3L (102 oz): Think of the 3L as a one size fits most. Thirsty? Don’t want to stop for refills? Then you may want to consider this size. The only pitfall is the potential extra weight and actual size of the reservoir versus how much space you have in your pack.
Last but not least, make sure you check the reservoir mouth or opening size. The normal opening for a reservoir greater than 1L is 3.5 inch. This is more than enough to drop in a few ice cubes if desired. Keep in mind that this dimension may change based on brand, and you should always check it.
Step 3. Check sip tube, bite valve, and miscellaneous components.
Sip tubes. Most tubes are made out of polyurethane, which for the most part is extremely durable and won’t tangle.
The only downfall to polyurethane is it can transfer some taste of the plastic to the water, especially during initial use.
We’ve found that filling the bladder up with water overnight and then emptying and letting it thoroughly dry the next day will help reduce this effect.
Bite valves. Typically constructed from a silicone or silicone based material. Most common bite valves work by applying tooth pressure to the valve to release the water. You may notice that some bite valves will actually twist on/off or have an on/off switch. It’s really a matter of preference.
Geigerigg has a unique system called the “hydration engine” that is a “spray to drink” instead of “bite to drink” system. This is quickly become a fan favorite.
Clips. Make sure your reservoir comes with some type of tube clip that you can clip to a shoulder strap or jacket to keep from bouncing around.
Step 4. Determine storage needs.
Storage space for each pack can vary from 1-2 small pockets for keys or gels to traditional backpack pockets as large as 40-50 L. Use your information from Step 1 above to determine how much room you’ll need for storage.
Keep in mind that when you look at hydration packs, some are meant for mountain biking, hiking, backpacking, skiing, etc.
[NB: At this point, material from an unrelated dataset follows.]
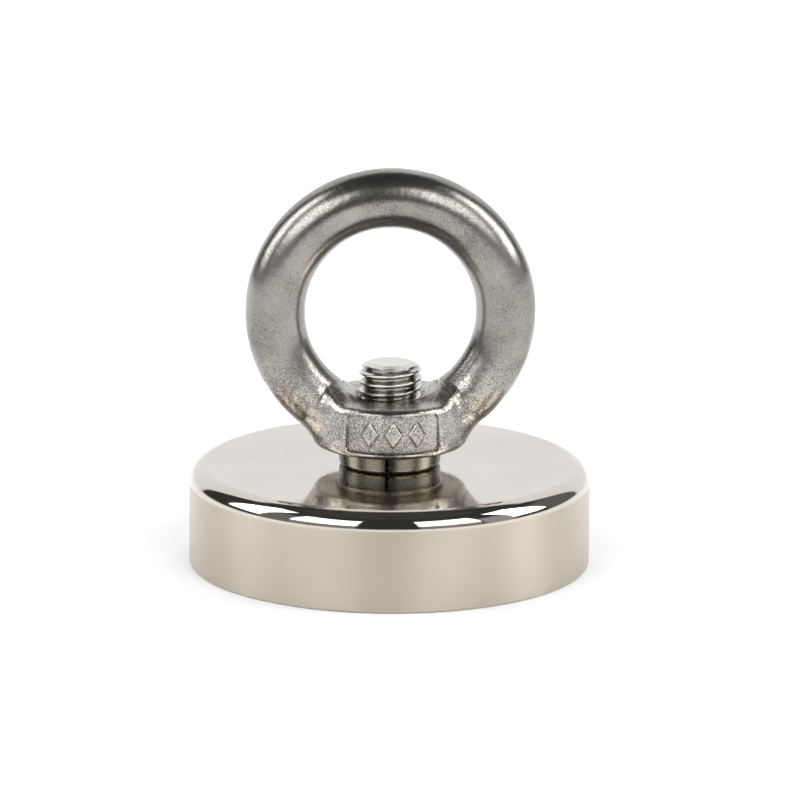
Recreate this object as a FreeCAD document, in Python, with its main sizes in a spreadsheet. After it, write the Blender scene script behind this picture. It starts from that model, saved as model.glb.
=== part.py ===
"""Pot magnet for magnet fishing: a steel pot with a ring magnet, a countersunk screw and an eye nut.

Millimetres. The origin is the centre of the pull face, +Z points up through the screw and -Y is the front.
"""

import FreeCAD
import Part
import math
import os
import Sketcher

# The driving dimensions. Heights are above the pull face unless a name says otherwise.
DIMENSIONS = (
    ("pot_diameter", 75.0),
    ("pot_height", 18.8),
    ("pot_wall", 6.0),
    ("pot_back", 10.2),
    ("pot_top_round", 3.4),
    ("pot_rim_round", 0.4),
    ("screw_clearance", 0.35),
    ("magnet_recess", 0.3),
    ("magnet_thickness", 7.9),
    ("magnet_bore", 26.0),
    ("magnet_edge", 0.4),
    ("glue_gap", 1.0),
    ("thread_diameter", 11.86),
    ("thread_pitch", 1.75),
    ("thread_depth", 1.07),
    ("thread_clearance", 0.15),
    ("thread_crest_height", 35.4),
    ("thread_run_out", 2.1),
    ("groove_overcut", 0.2),
    ("screw_length", 30.0),
    ("screw_top", 38.3),
    ("head_diameter", 24.0),
    ("head_edge", 0.5),
    ("socket_flats", 8.0),
    ("socket_depth", 4.5),
    ("point_diameter", 7.7),
    ("point_shoulder", 9.9),
    ("point_drop", 0.35),
    ("washer_bore", 12.3),
    ("washer_diameter", 19.2),
    ("washer_lower_diameter", 18.7),
    ("washer_thickness", 3.1),
    ("washer_split", 0.75),
    ("washer_split_place", -0.5),
    ("washer_lower_round", 0.9),
    ("washer_upper_round", 0.25),
    ("spigot_diameter", 19.8),
    ("spigot_height", 0.95),
    ("collar_height", 10.15),
    ("collar_diameter", 28.5),
    ("collar_top_diameter", 27.2),
    ("collar_widest", 3.6),
    ("collar_lower_round", 0.9),
    ("collar_upper_round", 0.8),
    ("ring_centre_height", 26.1),
    ("ring_centreline", 21.5),
    ("ring_section", 5.55),
    ("ring_sweep", 310.0),
    ("spot_face", 18.8),
    ("spot_face_depth", 9.0),
    ("panel_width", 18.3),
    ("panel_tall", 7.0),
    ("panel_centre", 5.5),
    ("panel_low_diameter", 27.4),
    ("panel_high_diameter", 26.9),
    ("mark_pitch", 4.45),
    ("mark_wide", 3.0),
    ("mark_tall", 4.6),
    ("mark_height", 0.3),
    ("nut_yaw", 2.8),
    ("bore_clearance", 0.3),
    ("overcut", 0.5),
)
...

Runners usually tend to be on the lower end of the storage spectrum.
Step 5. Find a good comfort and fit.
We like to live by the golden rule of: the smallest possible pack to do the job and also fit comfortably is the best pack.
You’ll find that hydration packs come in two main styles:
- Hydration backpack
- Hydration vest (sometimes called a race vest)
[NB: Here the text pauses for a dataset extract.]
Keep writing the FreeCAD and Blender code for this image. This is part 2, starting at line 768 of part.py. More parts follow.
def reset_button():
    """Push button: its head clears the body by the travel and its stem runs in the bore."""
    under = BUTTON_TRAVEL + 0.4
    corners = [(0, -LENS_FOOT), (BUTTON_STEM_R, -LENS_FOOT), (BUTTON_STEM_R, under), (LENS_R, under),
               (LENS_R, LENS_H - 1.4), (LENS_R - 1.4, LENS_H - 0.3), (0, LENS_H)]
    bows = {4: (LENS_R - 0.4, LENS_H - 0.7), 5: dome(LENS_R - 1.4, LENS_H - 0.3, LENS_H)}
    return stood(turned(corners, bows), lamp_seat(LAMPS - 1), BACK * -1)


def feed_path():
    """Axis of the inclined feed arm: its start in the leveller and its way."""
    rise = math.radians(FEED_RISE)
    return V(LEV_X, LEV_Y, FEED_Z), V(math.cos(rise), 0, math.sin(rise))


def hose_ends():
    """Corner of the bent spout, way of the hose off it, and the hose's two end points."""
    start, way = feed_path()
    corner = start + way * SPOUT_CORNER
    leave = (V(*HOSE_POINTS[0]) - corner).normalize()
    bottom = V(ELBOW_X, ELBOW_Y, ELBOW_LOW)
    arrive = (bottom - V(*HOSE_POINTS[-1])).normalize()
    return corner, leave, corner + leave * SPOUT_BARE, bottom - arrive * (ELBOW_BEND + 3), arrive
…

You can’t always try the pack on before you get it, so here’s 3 main questions to ask yourself about fit before you buy:
- Will the pack fit my body shape? (i.e. longer narrower packs might fit taller persons better)
- Is there padding and/or mesh (assuming you may run in the heat) on the straps?
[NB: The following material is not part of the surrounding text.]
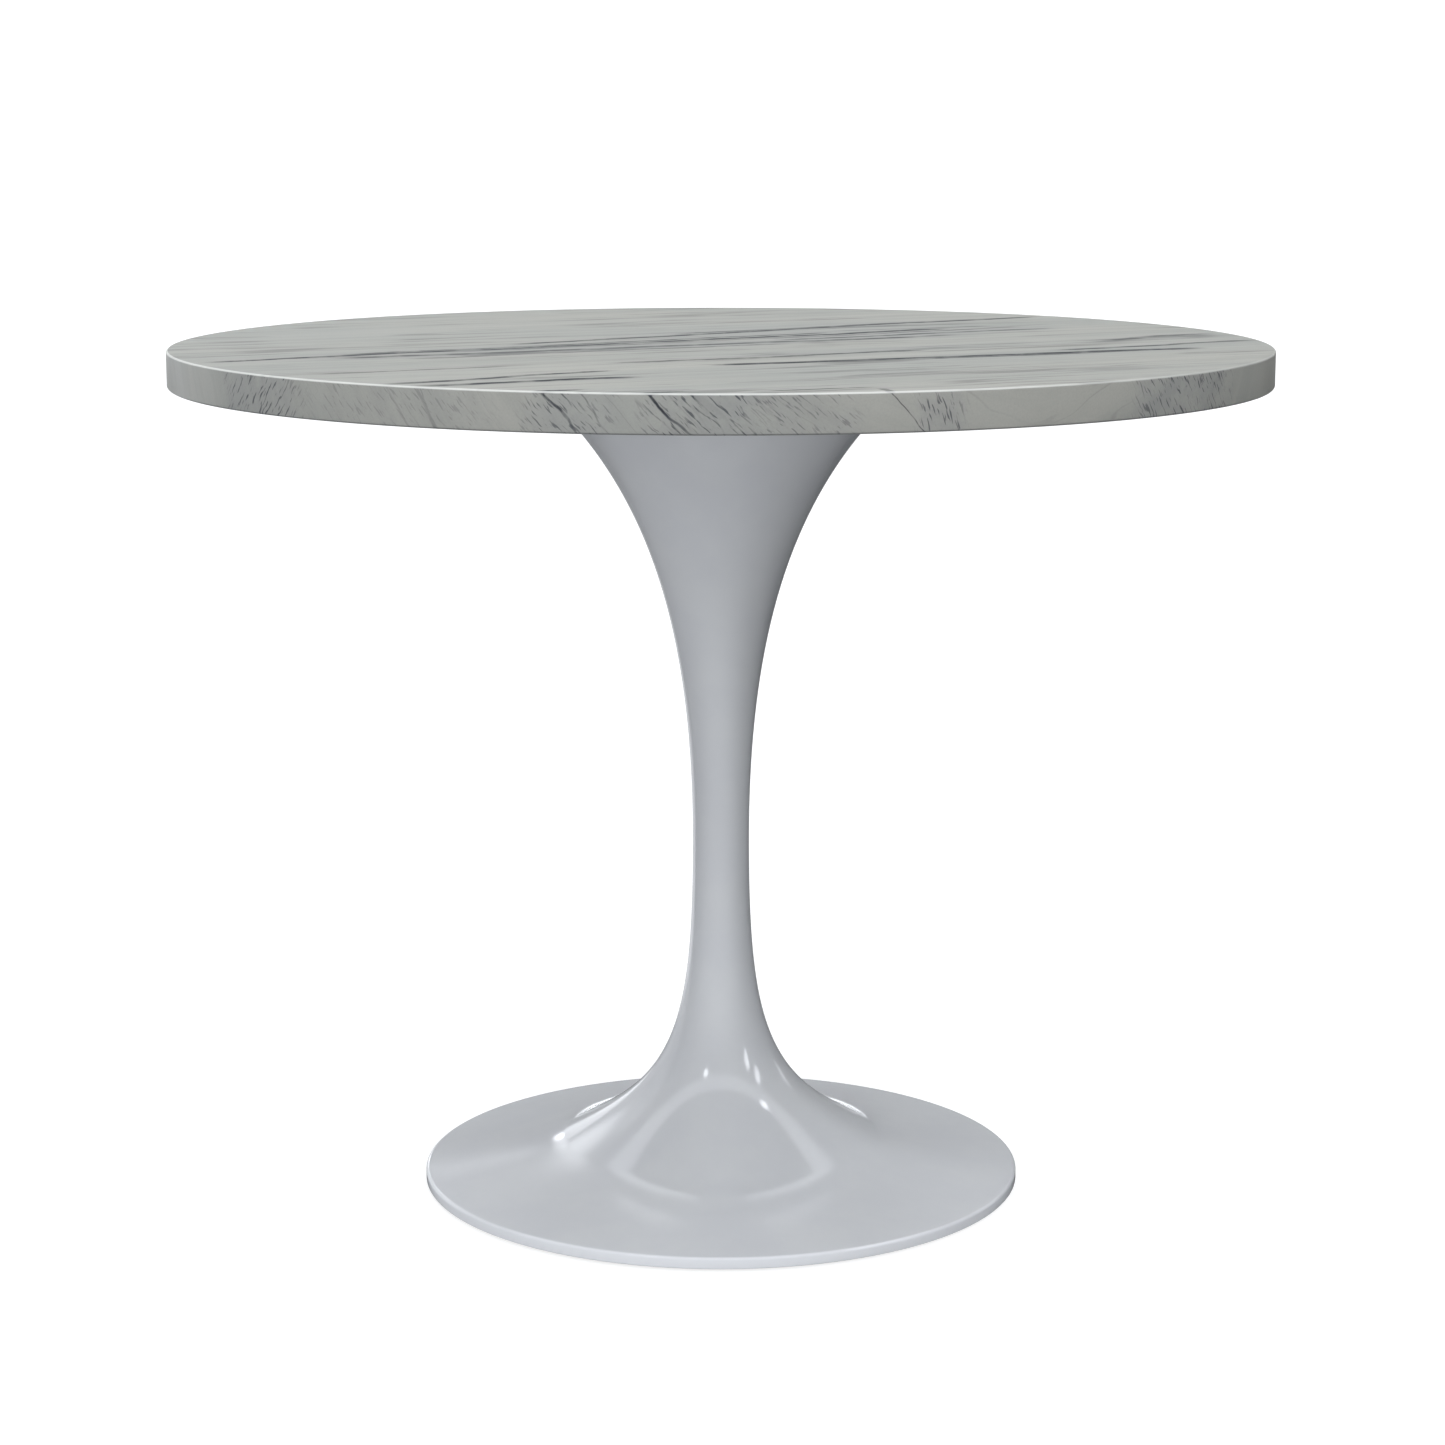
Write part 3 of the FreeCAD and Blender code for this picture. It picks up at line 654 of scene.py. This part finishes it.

- Are there any features included that I don’t need or that may get in the way?
Even with all the information above we know it’s hard to choose a hydration backpack, especially if it’s your first one. That’s why we’ve included 2 additional features.
First, you can watch this 6 minute video that recaps (visually) what we’ve just explained.
Second, we went through the hundreds of hydration packs available and put together a top 10 list to cut down on you wasting endless hours looking for the best pack.
Top 10 Hydration Running Backpacks of 2017
|1||Camelbak Lobo Hydration Pack||100 oz||$$$$|
|2||Nathan Intensity Race Vest||70 oz||$$|
|3||TETON Sports Trailrunner 2.0||70 oz||$|
|4||Camelbak Hydrobak||50 oz||$$|
|5||Nathan Vapor Air Hydration Pack||70 oz||$$$$|
|6||Nathan HPL 020 Vest||70 oz||$$$|
|7||Osprey Rev Hydration Pack||50 oz||$$|
|8||Salomon Advanced Skin Pro 14||50 oz||$$$$$|
|9||Ultimate Direction SJ Ultra Vest 2.0||70 oz||$$$|
|10||Geigerrig Guardian Rig Hydration Pack||70 oz||$$$|
Sometimes it’s tough to make a decision on a new pack, that’s why not only have we narrowed it down to the top 10 best, but we’ll also give you some final thoughts on exactly which pack might be right for you.
Traditional hydration packs. If you’re looking for a more conventional pack check out the Camelbak Lobo or Hydrobak, TETON Trailrunner, or Osprey Rev.
Race vests. All the Nathan packs and the Salomon Skin Pro are built more race vest style, which typically involves some extra pack storage along the straps for easy to get to gels, etc.
All the bells and whistles. The Ultimate Direction pack has a bit more storage and compartments than the rest of the packs, and is more easily converted from short runs to longer more grueling trail runs or races.
Get rugged. Geigerrig is well known for creating extremely durable packs that won’t break down under any condition. We were hard pressed not to put this pack higher up on the list.